I am not as disappointed as others may be in the termination of the Epix contract. What REALLY bothered me is the notice given to subscribers, which implied that the primary reasons for dropping Epix were (a) it's availabity on other streaming platforms and (b) the inability of Epix to provide recent films to Netflix faster. As to the first point, Epix is only available to me ONLY if I subscribe through my cable provider or if I get a subscription to Amazon Prime or Hulu. I hope that Netflix isn't telling us that we need two or three streaming services since Netflix may well become the odd man out. As to the second point, no major movie studio is making its content available to streaming services any faster than Epix. Even Disney is going to have a six-month lag between theatrical release and streaming on Netflix. Maybe that's a month sooner than Warner Brothers or Sony but not by much. To add insult to injury, Netflix then points out the great movies that will open theatrically and on Netflix at the same time--the list is not very long--plus we have the dreaded made-for-Netflix Adam Sandler quartet of movies for which no one contemplates a theatrical lease. So I guess Netflix is paying AS for the equivalent of four Lifetime movies.

Finally, Netflix hurls the ultimate insult at us when it says that, unlike Amazon, it will not allow off-line viewing of content because it would only confuse us. Instead their answer seems to be to place a network server in every hotel and on every airplane, ship and train. Give us a break, Netflix--do you really think we are that stupid!Many of us have been downloading content for off-line viewing from Amazon or iTunes for years. (Even Comcast, which I can't stand, has let Showtime and Starz subscribers watch content off-line through their app. For those of us who would like to watch Orphan Black in our downtime on our next overseas vacation where we either can't get internet access or the cost is too high, I say, "Thank you, Amazon". As for Netflix, which prides itself on the ability of its subscribers to watch content anywhere, any time, maybe they need to add a disclaimer that their slogan only applies if you can get a decent internet connection without paying through the nose.

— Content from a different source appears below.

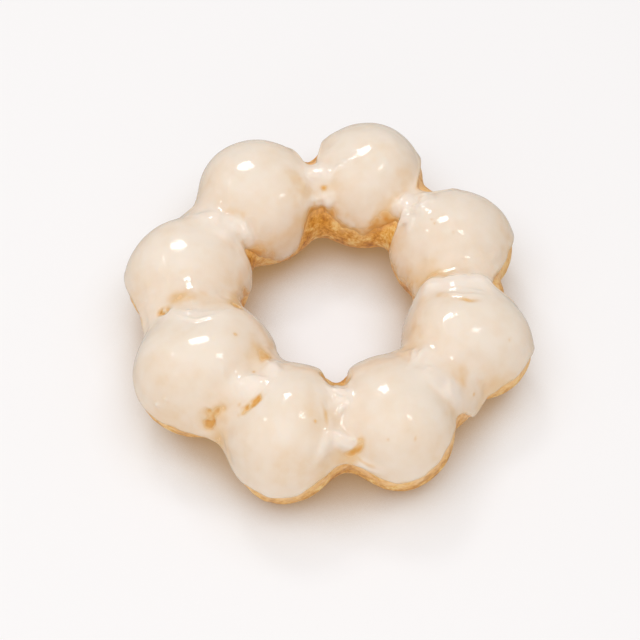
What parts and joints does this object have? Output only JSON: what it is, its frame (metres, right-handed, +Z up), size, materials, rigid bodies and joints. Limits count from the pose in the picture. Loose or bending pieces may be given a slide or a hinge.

Service companies live or die based on their service. If Netflix wants to ignore its customers' wishes (or, worse yet, to insult our intelligence), they shouldn't be surprised when their subscription numbers drop greatly, which I suspect is going to happen in the US in the next couple of months.

Pox Voldius said...

What they all said!

I've already decided that as soon as I get the number of movies in my NF queue down to zero, I too will be dumping Netflix and going to either Hulu or Amazon (but not both at the same time, because I still have the same number of hours in the day, and I'm streaming movies more than tv shows).

Kirby said...

Sorry to see you go David, but as a longtime blogger myself who has had ups and downs with it I totally understand. It can get to the point where you are blogging more about movies than, you know, actually watching them lol.

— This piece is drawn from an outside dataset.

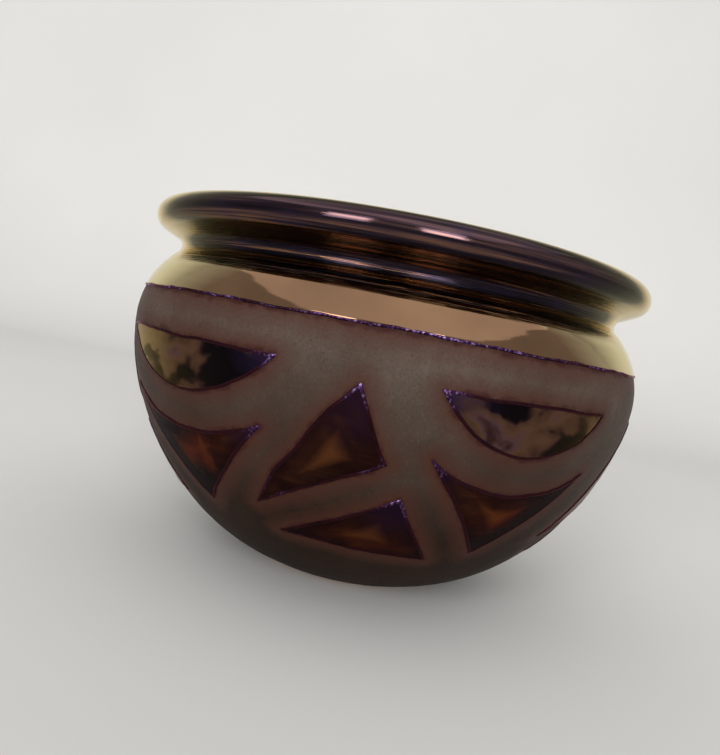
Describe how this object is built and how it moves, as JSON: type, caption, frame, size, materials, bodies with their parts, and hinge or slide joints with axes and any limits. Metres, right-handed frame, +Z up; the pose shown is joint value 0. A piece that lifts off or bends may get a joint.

Best of luck to you and thanks for getting this started. Hopefully it will continue in some form, it has been a great resource.

CanandaiguaNY said...

I'm sorry to see this blog end, but I understand David's frustration. I hope someone else picks up the work because I'll miss the early notice of expirations. I'm still getting, usually, two weeks notice of film, and four weeks or a month's notice of TV show, expirations on my TV Netflix app, but some posters have been finding and posting even earlier notices, for which I'm very grateful. And I've seen posted notice of expirations for film or TV shows I didn't even know were streaming, so I'd grab them before they go. All benefits of what David has wrought.

I'll stay with Netflix for a while yet. I don't take cable, so my TV viewing is over-the-air (CBS, NBC and FOX), shows I can view the next morning on the Internet (PBS, ABC and Comedy Central), Netflix DVDs, one streaming service (Netflix), a large stash of DVDs and cassettes (all of Hitchcock), and the library. There's radio and sports bars for sports I don't get on TV. That's plenty. A few months ago my Netflix streaming queue was at about 350, with additions matching viewings. It's now at 250. But that still means that there's always something to watch when I want to turn on the TV. No need to subscribe to another streaming service, and as of right now Netflix still has the biggest inventory of the stuff I watch.

Netflix is redefining its business model. My biggest beef with their changes is that, searching from the MyList page, I can't see the full description page, with reviews (which I can see when searching from the MyList DVD page), and I can't add a film that comes up in the search to the MyList queue. A few weeks ago, clicking on the film after a search it would start to play; now that's changed and Netflix sends me to the app where I have the choice to play or add to queue. An improvement, not as good as it was, as in David's screenshot above.

Netflix seems to be deliberately discouraging its users from building a large streaming queue and working from that. It wants users who will watch the shows it's pushing when you first turn on the app. Given the competition to attract entertainment eyeballs, I'm not sure this will be a successful strategy.

All my best to all of you, wherever you're going. And thanks for all you've done.

will g said...

All I can do is echo everyone else in thanking you David, especially for the expiration posts, which, for as long as I was aware of them, added greatly to the value of my Netflix membership. I can't believe that before I discovered this blog, I was completely at the mercy of Netflix's asinine 7-day notifications.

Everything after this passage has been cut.